---------- SOURCE DATA
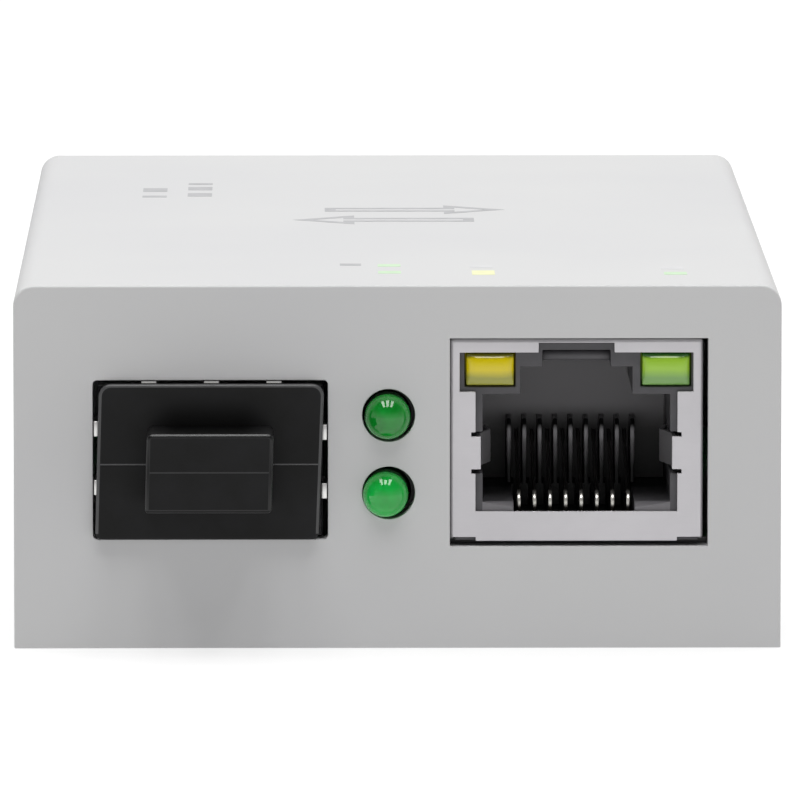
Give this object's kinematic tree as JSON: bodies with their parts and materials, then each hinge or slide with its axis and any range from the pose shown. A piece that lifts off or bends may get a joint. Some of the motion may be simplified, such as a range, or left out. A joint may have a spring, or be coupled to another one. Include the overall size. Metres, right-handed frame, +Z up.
{
  "type": "fibre media converter",
  "caption": "Pocket fibre media converter: slim moulded box with a pluggable-module cage under a push-in dust plug, a shielded network jack, round indicators and a rear DC inlet.",
  "frame": {"origin": "centre of the flat underside of the case", "axes": "+Z up out of the underside, +Y from the port face to the back, +X to the right seen from the port face"},
  "size_m": [0.05, 0.09, 0.0238],
  "materials": {
    "case_plastic": "moulded light grey plastic, fine satin texture",
    "base_plastic": "moulded light grey plastic, fine satin texture",
    "screw_steel": "zinc-plated steel",
    "board_laminate": "glass-epoxy board under green solder mask",
    "cage_metal": "nickel-plated folded sheet",
    "shield_metal": "nickel-plated folded sheet",
    "contact_metal": "gold-flashed spring wire",
    "jack_plastic": "black glass-filled plastic",
    "potting": "black potting resin",
    "plug_rubber": "black soft moulded plastic, satin",
    "green_lamp": "green-tinted clear epoxy",
    "jack_green_lamp": "green diffused epoxy",
    "jack_yellow_lamp": "yellow diffused epoxy",
    "chip_resin": "moulded epoxy",
    "crystal_metal": "drawn steel can",
    "can_metal": "drawn aluminium can",
    "ferrite": "ferrite shell",
    "ceramic": "fired ceramic"
  },
  "bodies": {
    "converter": {"top_cover": "case_plastic", "base_plate": "base_plastic", "case_screws": "screw_steel", "circuit_board": "board_laminate", "board_screws": "screw_steel", "sfp_cage_tub": "cage_metal", "sfp_cage_lid": "cage_metal", "sfp_spring_collar": "cage_metal", "sfp_host_connector": "jack_plastic", "sfp_host_contacts": "contact_metal", "rj45_shield": "shield_metal", "rj45_insert": "jack_plastic", "rj45_magnetics": "potting", "rj45_contacts": "contact_metal", "rj45_lamp_left": "jack_yellow_lamp", "rj45_lamp_right": "jack_green_lamp", "lower_indicator": "green_lamp", "upper_indicator": "green_lamp", "indicator_holder": "jack_plastic", "indicator_leads": "screw_steel", "dc_inlet_body": "jack_plastic", "dc_inlet_pin": "cage_metal", "dc_inlet_spring": "cage_metal", "controller_chip": "chip_resin", "memory_chip": "chip_resin", "regulator_chip": "chip_resin", "power_inductor": "ferrite", "clock_crystal": "crystal_metal", "electrolytic_cans": "can_metal", "chip_parts": "ceramic"},
    "dust_plug": {"dust_plug": "plug_rubber"}
  },
  "joints": [
    {"name": "dust_plug_slide", "type": "slide", "parent": "converter", "child": "dust_plug", "axis": [0, -1, 0], "range_m": [0, 0.03]}
  ]
}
--------------------
● WRITTEN TASK
Output the full listing exactly as it stands.

● TASK RESPONSE
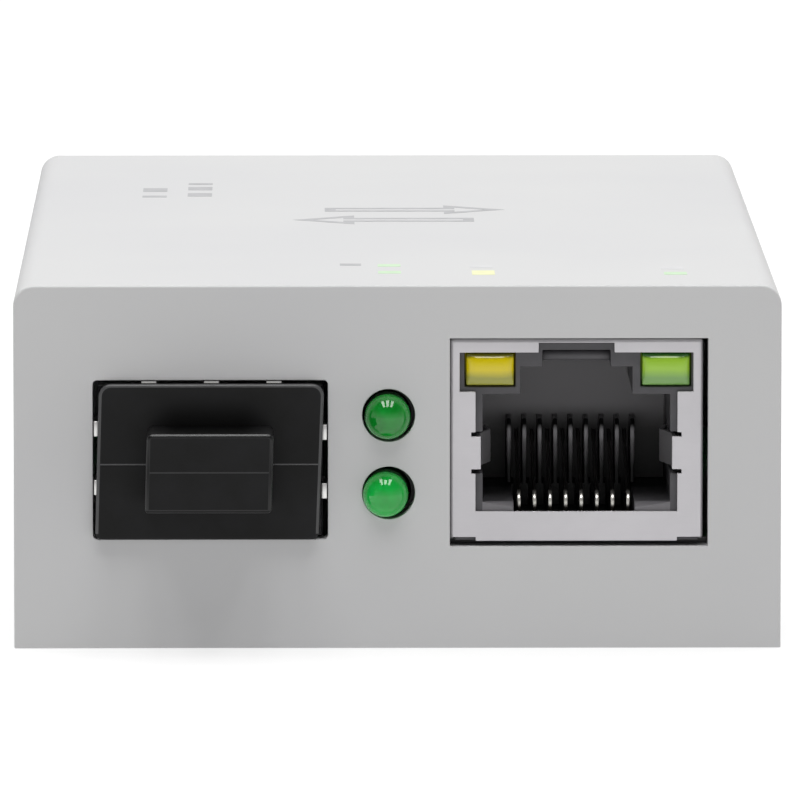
Give this object's kinematic tree as JSON: bodies with their parts and materials, then each hinge or slide with its axis and any range from the pose shown. A piece that lifts off or bends may get a joint. Some of the motion may be simplified, such as a range, or left out. A joint may have a spring, or be coupled to another one. Include the overall size. Metres, right-handed frame, +Z up.
{
  "type": "fibre media converter",
  "caption": "Pocket fibre media converter: slim moulded box with a pluggable-module cage under a push-in dust plug, a shielded network jack, round indicators and a rear DC inlet.",
  "frame": {"origin": "centre of the flat underside of the case", "axes": "+Z up out of the underside, +Y from the port face to the back, +X to the right seen from the port face"},
  "size_m": [0.05, 0.09, 0.0238],
  "materials": {
    "case_plastic": "moulded light grey plastic, fine satin texture",
    "base_plastic": "moulded light grey plastic, fine satin texture",
    "screw_steel": "zinc-plated steel",
    "board_laminate": "glass-epoxy board under green solder mask",
    "cage_metal": "nickel-plated folded sheet",
    "shield_metal": "nickel-plated folded sheet",
    "contact_metal": "gold-flashed spring wire",
    "jack_plastic": "black glass-filled plastic",
    "potting": "black potting resin",
    "plug_rubber": "black soft moulded plastic, satin",
    "green_lamp": "green-tinted clear epoxy",
    "jack_green_lamp": "green diffused epoxy",
    "jack_yellow_lamp": "yellow diffused epoxy",
    "chip_resin": "moulded epoxy",
    "crystal_metal": "drawn steel can",
    "can_metal": "drawn aluminium can",
    "ferrite": "ferrite shell",
    "ceramic": "fired ceramic"
  },
  "bodies": {
    "converter": {"top_cover": "case_plastic", "base_plate": "base_plastic", "case_screws": "screw_steel", "circuit_board": "board_laminate", "board_screws": "screw_steel", "sfp_cage_tub": "cage_metal", "sfp_cage_lid": "cage_metal", "sfp_spring_collar": "cage_metal", "sfp_host_connector": "jack_plastic", "sfp_host_contacts": "contact_metal", "rj45_shield": "shield_metal", "rj45_insert": "jack_plastic", "rj45_magnetics": "potting", "rj45_contacts": "contact_metal", "rj45_lamp_left": "jack_yellow_lamp", "rj45_lamp_right": "jack_green_lamp", "lower_indicator": "green_lamp", "upper_indicator": "green_lamp", "indicator_holder": "jack_plastic", "indicator_leads": "screw_steel", "dc_inlet_body": "jack_plastic", "dc_inlet_pin": "cage_metal", "dc_inlet_spring": "cage_metal", "controller_chip": "chip_resin", "memory_chip": "chip_resin", "regulator_chip": "chip_resin", "power_inductor": "ferrite", "clock_crystal": "crystal_metal", "electrolytic_cans": "can_metal", "chip_parts": "ceramic"},
    "dust_plug": {"dust_plug": "plug_rubber"}
  },
  "joints": [
    {"name": "dust_plug_slide", "type": "slide", "parent": "converter", "child": "dust_plug", "axis": [0, -1, 0], "range_m": [0, 0.03]}
  ]
}